Graph Meets Vector

Knowledge Arbitrage’s architecture for combining graph relationships with semantic search.

The Filesystem Problem

Traditional filesystems give you hierarchy. But knowledge doesn’t work that way — a document might belong to multiple projects, reference concepts across folders, and have relationships that evolve over time.

Graph databases model these relationships naturally. But pure graph traversal can’t answer “show me documents similar to this one.”

The Hybrid Approach

Knowledge Arbitrage combines two databases:

Neo4j stores the structure:

  • Files as nodes with metadata
  • Directories as container nodes
  • CONTAINS relationships for hierarchy
  • Arbitrary relationships for cross-references

LanceDB stores the embeddings:

  • Text chunked and embedded via Cohere
  • Vector similarity search
  • Hybrid queries combining keyword and semantic matching

How It Works

User query: "files about the AI project"

1. Query embedded via Cohere
2. LanceDB returns semantically similar chunks
3. Each chunk references a file path
4. Neo4j traverses from file nodes:
   - Get file metadata
   - Find parent directories
   - Identify related files via cross-references
5. Return ranked results with context

Why This Matters

Pure vector search returns results without structure. Pure graph traversal finds structure without semantic understanding.
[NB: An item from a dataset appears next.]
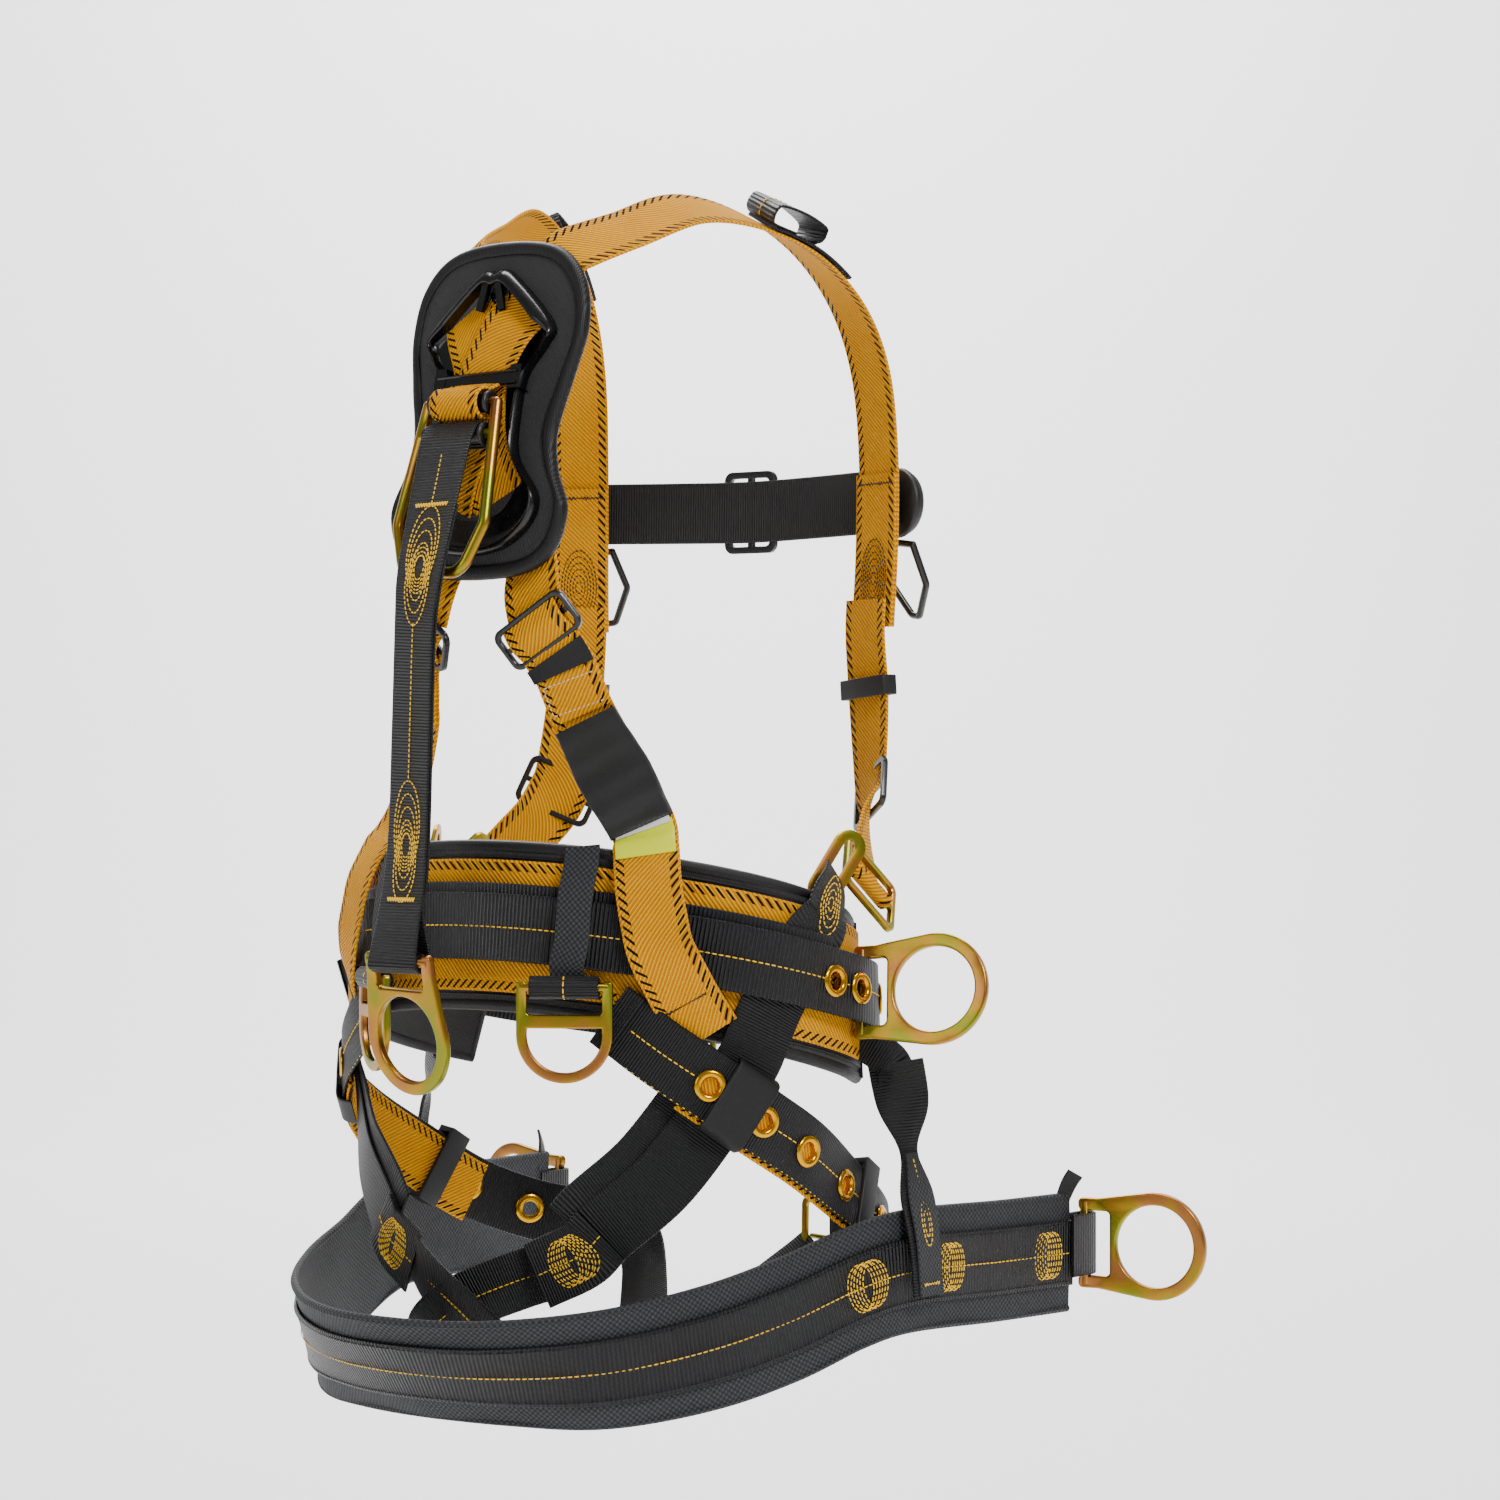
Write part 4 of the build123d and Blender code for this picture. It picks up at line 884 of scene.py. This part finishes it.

Together, they return results that are both semantically relevant AND contextually connected. You find the document about AI, and immediately see it’s related to your Q3 planning folder and the email thread with the team.

Trade-offs

This architecture isn’t simple:

  • Two databases to maintain
  • Synchronization between graph and vectors
  • More complex queries

For applications where both relationship and similarity matter, the complexity pays off.